The only benefit I see to having this be a service, compared to an action that projects run in their workflows, is that project maintainers no longer have to be checking that they are keeping things within their quota. Though perhaps the main advantage is that other projects in the org don't also have to ask for other maintainers to clean up space if things are running tight. I guess this is exactly what @betatim meant in
I think doing the clean up centrally will be easier than asking each project that uploads wheels to also clean up (and pick sensible parameters).
:+1:
Should we do a small call to discuss these?
If it is necessary, sure, though these security details seem reasonable given my understanding now and you can further restrict things to run in a specific GitHub Actions environment.
Yeah the idea is that projects should just care about uploading their package. The rest is admin/maintenance and we can do it for them ideally. So we are all on the same page (and it's fair as in the same rules for all) all the time.
Okay, then if people are in agreement, and someone else who is better at naming things than me chooses a repo name, I can make a PR to that new repo tonight US time that adds this as a GitHub Actions workflow. Should be easy to iterate on the PR to a version people are happy with quickly.
Personally I would be ok if this would run on the current action repo. It's related in scope so I would not find this out of place.
+1 on keeping it here
Personally I would be ok if this would run on the current action repo.

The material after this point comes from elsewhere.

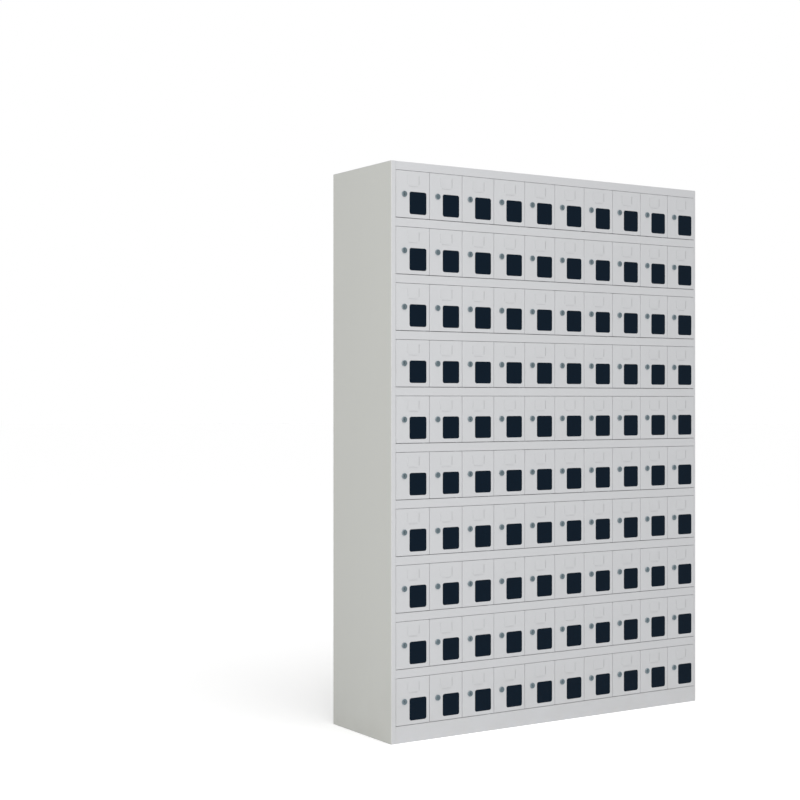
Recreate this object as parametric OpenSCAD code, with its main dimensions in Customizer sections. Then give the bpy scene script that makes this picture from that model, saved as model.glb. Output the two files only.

It's related in scope so I would not find this out of place.
+1 on keeping it here
Done in a redone PR #12. c.f. https://github.com/scientific-python/upload-nightly-action/pull/12#pullrequestreview-1453816153 for details.
Another action that allows to upload to anaconda a is https://github.com/OpenAstronomy/publish-wheels-anaconda, in particular it allows to remove older wheels.
I don't this we need to implement that as part of our action – too keep it simple though as we are publishing everything on the same repo we could have a cron that cull all the old wheels from here.